Nieuws
Onenigheid over kernvakken
Het faculteitsbestuur van geesteswetenschappen wil het kern­curriculum inperken. De raad is het daar niet mee eens.
Marleen van Wesel
woensdag 19 november 2014

‘Er is grote onvrede over het huidige systeem’, zei portefeuillehouder onderwijs Heleen Murre-van den Berg tijdens de laatste faculteitraadsvergadering, over het kerncurriculum van geesteswetenschappen. Over een nieuw voorstel van het faculteitsbestuur adviseerde de raad echter negatief.

Het faculteitsbestuur wil het huidige kerncurriculum beperken tot het college wetenschapsfilosofie. Momenteel volgen alle geesteswetenschappenstudenten daarnaast verplicht nog een tweede kerncursus naar keuze, maar die zou dan vervallen. Het keuzeaanbod is namelijk zo groot, dat er niet echt sprake meer is van een ‘werkelijk facultair kerncurriculum’.

Veel van de cursussen worden bovendien maar door een of enkele opleidingen benut. En juist tien ECTS gedeeld onderwijs behoorde tot het oorspronkelijke idee van het kerncurriculum. De invoering in 2008 moest onder meer leiden tot brede kennis onder studenten en efficiënte onderwijsplanning.
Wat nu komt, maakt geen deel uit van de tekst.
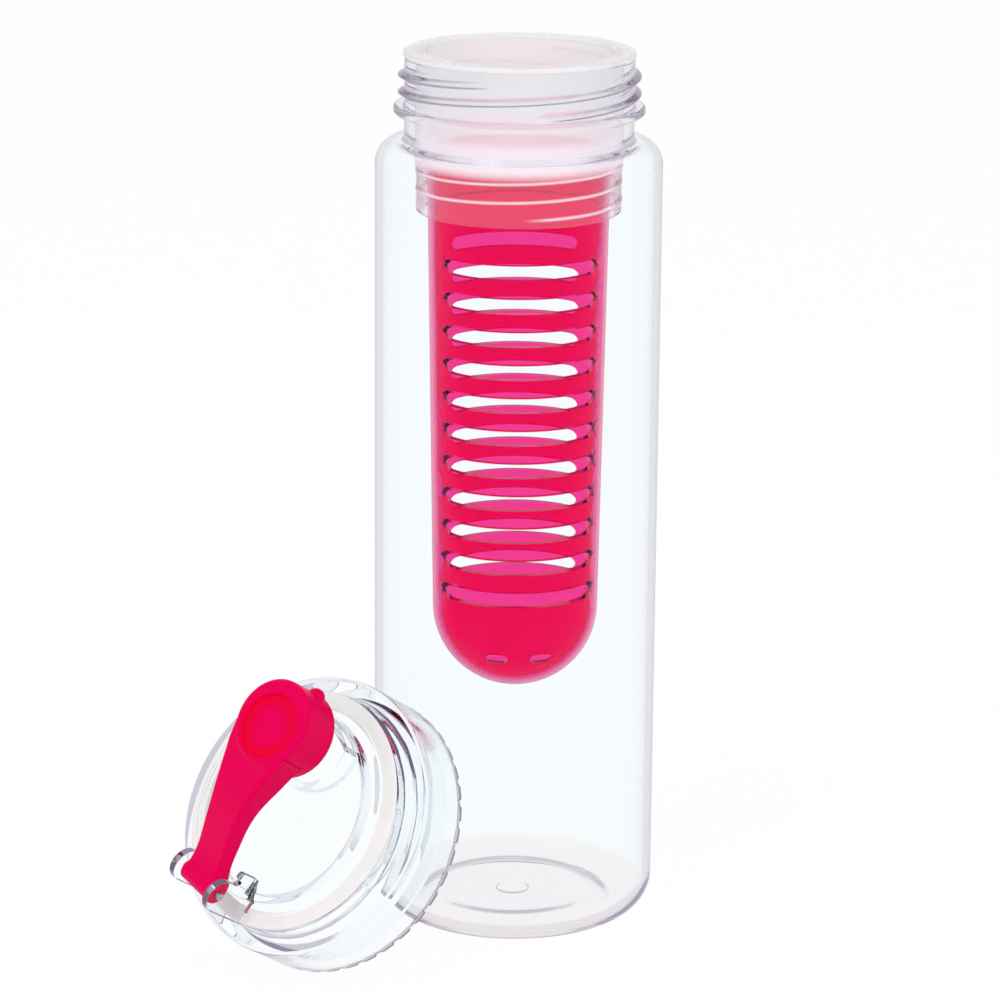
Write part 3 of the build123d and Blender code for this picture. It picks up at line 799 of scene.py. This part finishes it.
def plate(name, corners, near, far, material):
    """Flat plate of the lid: an outline in (Y, Z) carried along X from near to far."""
    piece = carried(name, outline(corners), 0, near, far, material)
    edges = piece.modifiers.new("soft edges", "BEVEL")
    edges.width, edges.segments, edges.limit_method = EAR_EDGE * MM, 2, "ANGLE"
    piece.modifiers.new("flats", "WEIGHTED_NORMAL").keep_sharp = True
    return piece


def dress_node(node, material):
    """Gives a CAD node its material, and smooth shading that stops at its sharp edges."""
    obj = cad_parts[node]
    obj.data.materials.clear()
    obj.data.materials.append(material)
    obj.data.shade_smooth()
    weld = obj.modifiers.new("weld", "WELD")
    weld.merge_threshold = WELD_REACH * MM
    split = obj.modifiers.new("edges", "EDGE_SPLIT")
    split.split_angle = math.radians(SHARP_NODE)
    obj.modifiers.new("flats", "WEIGHTED_NORMAL").keep_sharp = True


class INFUSER_OT_bottle(Operator):
    """Builds the clear bottle with the thread on its neck"""

    bl_idname = "infuser.bottle"
    bl_label = "Bottle"

    def execute(self, context):
        sizes, colours = context.scene.infuser_sizes, context.scene.infuser_colours
        width, height = sizes.thread_width / MM, sizes.thread_height / MM

        def neck_thread(r, z, angle):
            # On the neck's outer wall, between the bead and the rounded mouth
            on = (r > NECK_R - 0.5) & (z > BEAD_TOP + 0.1) & (z < NECK_TOP - 0.4)
            ridges = thread(z, angle, NECK_THREAD_STARTS, NECK_THREAD_FOOT, width, height)
            return np.where(on, ridges, 0)

        plastic = clear_plastic("copolyester, blown", colours, bottle_look, ior=1.2, ripple=0.02)
        piece = turned("bottle_clear", BOTTLE, BOTTLE_SEGMENTS, plastic, neck_thread)
        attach(piece, "bottle")
        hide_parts("bottle_body", "bottle_neck")
        return {"FINISHED"}


class INFUSER_OT_collar(Operator):
    """Builds the frosted collar with its thread lines"""

    bl_idname = "infuser.collar"
    bl_label = "Collar"

    def execute(self, context):
        def lines(r, z, angle):
            # On the outer wall, round the socket
            on = (r > COLLAR_R - 0.3) & (z < SOCKET_TOP)
            line = ridge(
                z, angle, COLLAR_LINE_START, COLLAR_LINE_FOOT, COLLAR_LINE_LEAD,
                COLLAR_LINE_TURN, COLLAR_LINE_WIDTH, COLLAR_RIDGE, COLLAR_LINE_TAPER,
            )
            return np.where(on, line, 0)

        plastic = frosted_plastic(context.scene.infuser_colours)
        piece = turned("collar_frosted", COLLAR, COLLAR_SEGMENTS, plastic, lines)
        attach(piece, "collar")
        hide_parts("infuser_collar")
        return {"FINISHED"}


class INFUSER_OT_basket(Operator):
    """Finishes the slotted basket"""

    bl_idname = "infuser.basket"
    bl_label = "Basket"

    def execute(self, context):
        dress_node("infuser_basket", tinted_plastic(context.scene.infuser_colours))
        return {"FINISHED"}


class INFUSER_OT_lid(Operator):
    """Builds the clear lid with its ears and gasket, and finishes its spout, pin and plug"""

    bl_idname = "infuser.lid"
    bl_label = "Lid"

    def execute(self, context):
        colours = context.scene.infuser_colours
        plastic = clear_plastic("copolyester, moulded", colours, lid_look, ior=1.2, ripple=0.01)
        self.shell(plastic)
        for name, side in (("lid_ear_left", -1), ("lid_ear_right", 1)):
            ear = plate(name, EAR, side * EAR_INNER, side * EAR_OUTER, plastic)
            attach(ear, "lid")
        fainter = "copolyester, moulded thin"
        dress_node("lid_spout", clear_plastic(fainter, colours, lid_look, ior=1.1, ripple=0.01))
        rubber = silicone_rubber(colours)
        gasket = turned("gasket_silicone", GASKET, GASKET_SEGMENTS, rubber, place=in_lid)
        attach(gasket, "lid")
        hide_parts("lid_gasket")
        dress_node("hinge_pin", steel_wire())
        dress_node("spout_plug", rubber)
        return {"FINISHED"}

    def shell(self, plastic):
        """Round part of the lid: skirts, thread, shoulder, step, disc and notched rim."""

        def inner_thread(r, z, angle):
            # On the inner skirt's bore, above its flare and below the ceiling
            on = (np.abs(r - LID_BORE) < 0.4) & (z > LID_BORE_FOOT + 0.1) & (z < CEILING - 0.2)
            shape = (LID_THREAD_STARTS, LID_THREAD_FOOT, LID_THREAD_WIDTH, LID_THREAD_HEIGHT)
            return np.where(on, -thread(z, angle, *shape), 0)

        def notches(r, z, angle):
            turn = np.degrees(angle) % (360 / NOTCHES)
            return np.where((z < RIM_ROW) & (turn < NOTCH_SWEEP), NOTCH_DEPTH, 0)

        piece = turned("lid_clear", LID, LID_SEGMENTS, plastic, inner_thread, notches, in_lid)
        hollow = carried("boss hollow", boss_outline(), 2, HOLLOW_FOOT, HOLLOW_TOP, plastic)
        cut_away(piece, hollow)
        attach(piece, "lid")
        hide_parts("lid_shell")


class INFUSER_OT_cap(Operator):
    """Finishes the flip cap"""

    bl_idname = "infuser.cap"
    bl_label = "Flip cap"

    def execute(self, context):
        dress_node("flip_cap", red_plastic(context.scene.infuser_colours))
        return {"FINISHED"}


def backdrop(tree, colour):
    """The colour itself, or a dim lilac grey on a ray's way back from a mirroring surface."""
    mirrored = add_node(tree, "ShaderNodeLightPath").outputs["Glossy Depth"]
    sockets = {0: mirrored, 6: colour, 7: MIRRORED}
    return add_node(tree, "ShaderNodeMix", sockets, data_type="RGBA").outputs[2]


def seen_rays(tree):
    """1 for rays of the camera, of reflections and through clear pieces; 0 for other rays."""
    path = add_node(tree, "ShaderNodeLightPath")
    seen = path.outputs["Is Camera Ray"]
    for other in ("Is Glossy Ray", "Is Transmission Ray"):
        sockets = {0: seen, 1: path.outputs[other]}
        seen = add_node(tree, "ShaderNodeMath", sockets, operation="MAXIMUM")
    return seen


class INFUSER_OT_stage(Operator):
    """Sets up the floor, the white surroundings, the lamps and the camera"""

    bl_idname = "infuser.stage"
    bl_label = "Stage"

    def execute(self, context):
        scene = context.scene
        scene.view_settings.view_transform = "Standard"
        self.surroundings(scene)
        self.floor(scene)
        for name, place, power in LAMPS:
            self.lamp(scene, name, place, power)
        self.camera(scene)
        return {"FINISHED"}

    def surroundings(self, scene):
        """Plain soft light from all round: white, but dim where a surface mirrors it."""
        world = bpy.data.worlds.new("white studio")
        scene.world = world
        world.use_nodes = True
        tree = world.node_tree
        tree.nodes.clear()
        diffuse = add_node(tree, "ShaderNodeLightPath").outputs["Is Diffuse Ray"]
        sockets = {0: diffuse, 1: SOFT_LIGHT - 1, 2: 1.0}
        strength = add_node(tree, "ShaderNodeMath", sockets, operation="MULTIPLY_ADD")
        sockets = {"Color": backdrop(tree, WHITE), "Strength": strength}
        light = add_node(tree, "ShaderNodeBackground", sockets)
        add_node(tree, "ShaderNodeOutputWorld", {"Surface": light})

    def floor(self, scene):
        """Pale floor: mostly white to the camera, and it keeps the object's shadow."""
        mesh = bpy.data.meshes.new("floor")
        grid = np.array([[-1, -1, 0], [1, -1, 0], [1, 1, 0], [-1, 1, 0]]) * FLOOR_REACH
        mesh.from_pydata(grid, [], [[0, 1, 2, 3]])
        material, tree = new_material("white paper")
        paper = add_node(tree, "ShaderNodeBsdfDiffuse", {"Color": backdrop(tree, PAPER)})
        glow = add_node(
            tree, "ShaderNodeEmission", {"Color": backdrop(tree, WHITE), "Strength": 1.0}
        )
        sockets = {0: seen_rays(tree), 1: FLOOR_GLOW}
        share = add_node(tree, "ShaderNodeMath", sockets, operation="MULTIPLY")
        mix = add_node(tree, "ShaderNodeMixShader", {0: share, 1: paper, 2: glow})
        mesh.materials.append(finish_material(material, mix))
        obj = bpy.data.objects.new("floor", mesh)
        scene.collection.objects.link(obj)

    def lamp(self, scene, name, place, power):
        """One square area lamp that faces the target."""
        light = bpy.data.lights.new(name, "AREA")
        light.size, light.energy = LAMP_SIZE, power
        obj = bpy.data.objects.new(name, light)
        obj.location = place
        way = Vector(LAMP_TARGET) - Vector(place)
        obj.rotation_euler = way.to_track_quat("-Z", "Y").to_euler()
        scene.collection.objects.link(obj)

    def camera(self, scene):
        """Camera at the photograph's place, in front of the bottle and looking a little down.

        The focal length in mm is the one in pixels, times the sensor's width over the picture's.
        """
        down, roll = math.radians(CAMERA_TILT), math.radians(CAMERA_ROLL)
        ahead = Vector((0, math.cos(down), -math.sin(down)))
        side = Vector((1, 0, 0))
        up = side.cross(ahead)
        right = side * math.cos(roll) + up * math.sin(roll)
        over = up * math.cos(roll) - side * math.sin(roll)
        data = bpy.data.cameras.new("camera")
        data.sensor_width = SENSOR
        data.lens = FOCAL_LENGTH * SENSOR / PICTURE_WIDTH
        data.shift_x = PICTURE_SHIFT / PICTURE_WIDTH
        obj = bpy.data.objects.new("camera", data)
        turn = Matrix((right, over, -ahead)).transposed().to_4x4()
        obj.matrix_world = Matrix.Translation(CAMERA_PLACE) @ turn
        scene.collection.objects.link(obj)
        scene.camera = obj


class INFUSER_PT_pieces(Panel):
    """Lists the bottle's sizes, colours and pieces"""

    bl_idname = "INFUSER_PT_pieces"
    bl_label = "Fruit infuser bottle"
    bl_space_type = "VIEW_3D"
    bl_region_type = "UI"
    bl_category = "Infuser"

    def draw(self, context):
        layout = self.layout
        for group in (context.scene.infuser_sizes, context.scene.infuser_colours):
            box = layout.box()
            for name in group.__annotations__:
                box.prop(group, name)
        for piece in PIECES:
            layout.operator(piece.bl_idname)


PIECES = (
    INFUSER_OT_bottle,
    INFUSER_OT_collar,
    INFUSER_OT_basket,
    INFUSER_OT_lid,
    INFUSER_OT_cap,
    INFUSER_OT_stage,
)
CLASSES = (InfuserSizes, InfuserColours, *PIECES, INFUSER_PT_pieces)


def register():
    for cls in CLASSES:
        bpy.utils.register_class(cls)
    bpy.types.Scene.infuser_sizes = PointerProperty(type=InfuserSizes)
    bpy.types.Scene.infuser_colours = PointerProperty(type=InfuserColours)


def unregister():
    del bpy.types.Scene.infuser_colours
    del bpy.types.Scene.infuser_sizes
    for cls in reversed(CLASSES):
        bpy.utils.unregister_class(cls)


def main():
    """Builds every piece and the stage."""
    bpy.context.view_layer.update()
    register()
    bpy.ops.infuser.bottle()
    bpy.ops.infuser.collar()
    bpy.ops.infuser.basket()
    bpy.ops.infuser.lid()
    bpy.ops.infuser.cap()
    bpy.ops.infuser.stage()


if __name__ == "__main__":
    main()
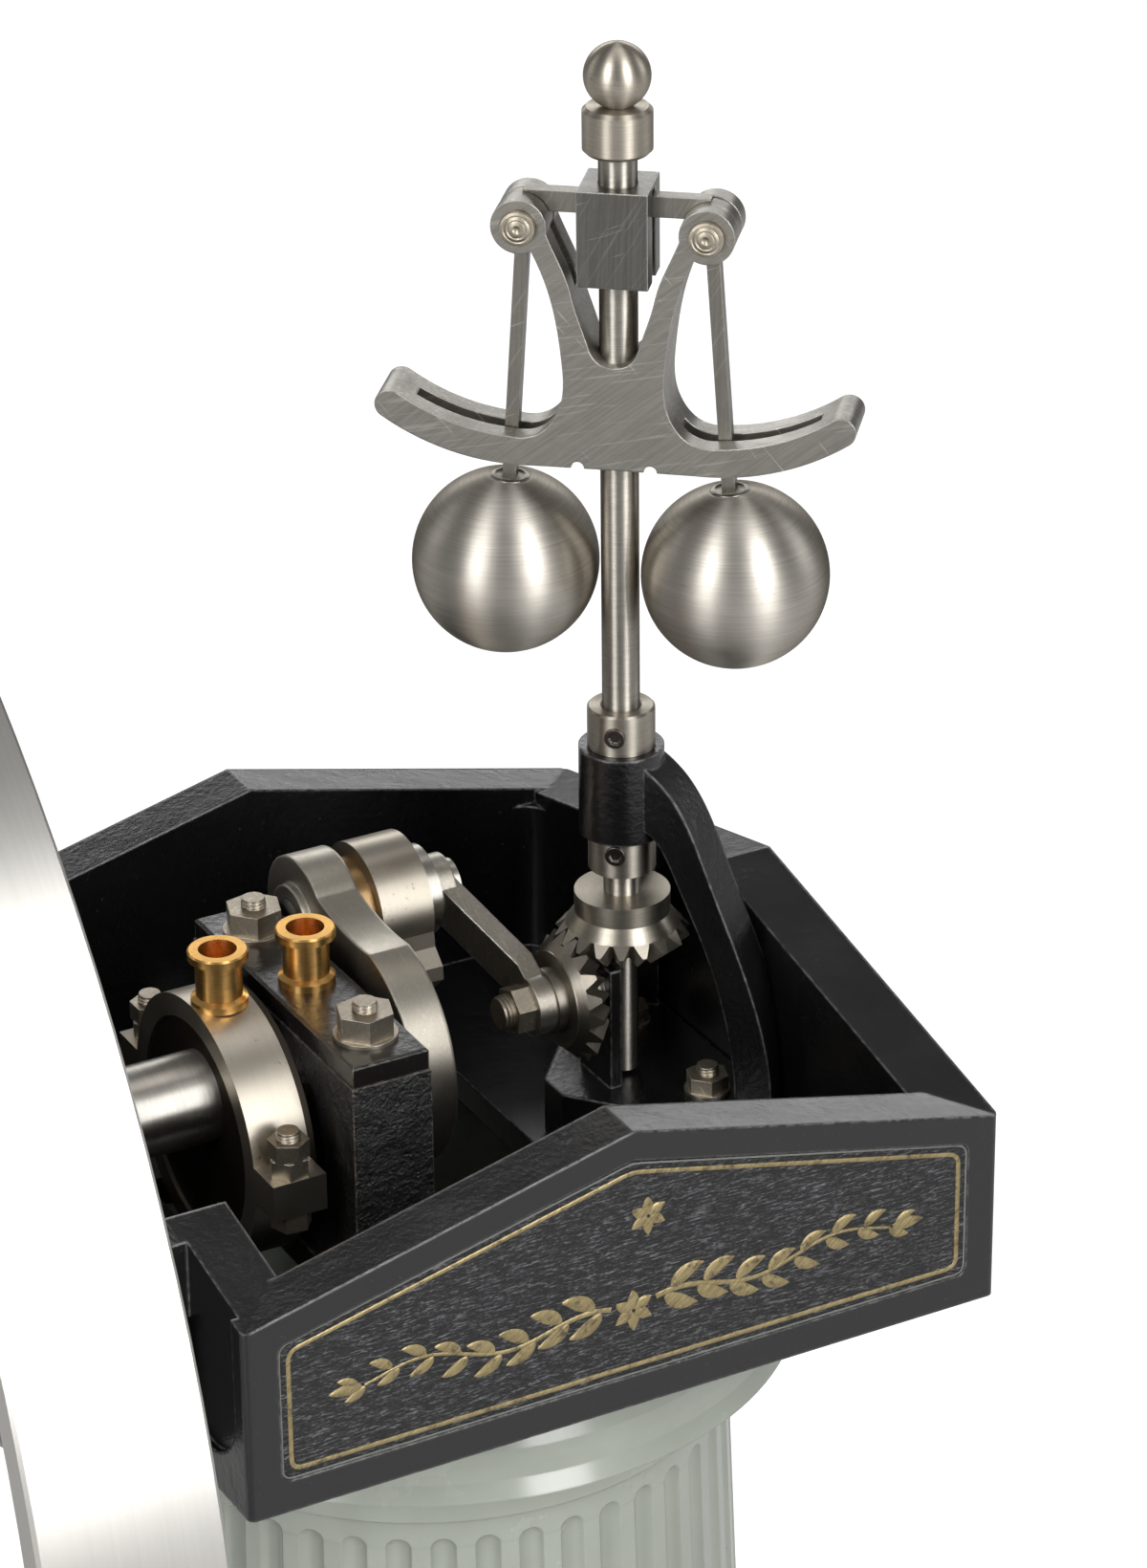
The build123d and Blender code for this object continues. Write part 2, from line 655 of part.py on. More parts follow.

Over dat eerste is men positief, blijkt uit een evaluatie van het ICLON dit voorjaar. Wel staat het kerncurriculum vaak nogal los van de hoofdstudie, hoewel het bij sommige opleidingen juist overlapt. Over de efficiëntie en doelmatigheid is men gematigd positief. Door het versnipperde aanbod van de tweede kerncursus is er ‘ruimte voor verbetering’.

Het bestuur blijft volgens het voorstel evenwel voorstander van gedeeld onderwijs, en ‘zal dit dan ook in samenwerking met de instituten blijven bevorderen’. Volgens raadsvoorzitter Jan Sleutels geeft het bestuur zo echter de regie uit handen.

Murre-van den Berg: ‘We willen heel erg stimuleren dat opleidingen met verwante vakken dingen samen doen, maar inhoudelijk is dat niet per se de verantwoordelijkheid van de faculteit, maar van de instituten en opleidingen.’

‘Iets als academische vorming ligt inderdaad bij de opleidingen’, reageerde Sleutels. ‘Maar het was mooi dat het faculteitsbestuur de schouders eronder zette, ter ondersteuning.’

Na een schorsing bracht een meerderheid van de raad dan ook een negatief advies uit. ‘Het is een “negatief advies, tenzij…”’, verduidelijkte Sleutels nog. ‘Er is nog onvoldoende gewaarborgd en duidelijk gemaakt hoe opleidingen en instituten aan de slag moeten met de academische vorming.’

Daarmee moet het bestuur het doen. Decaan Wim van den Doel: ‘Wij zullen ons oor weer bij de opleidingsvoorzitters te luisteren leggen.’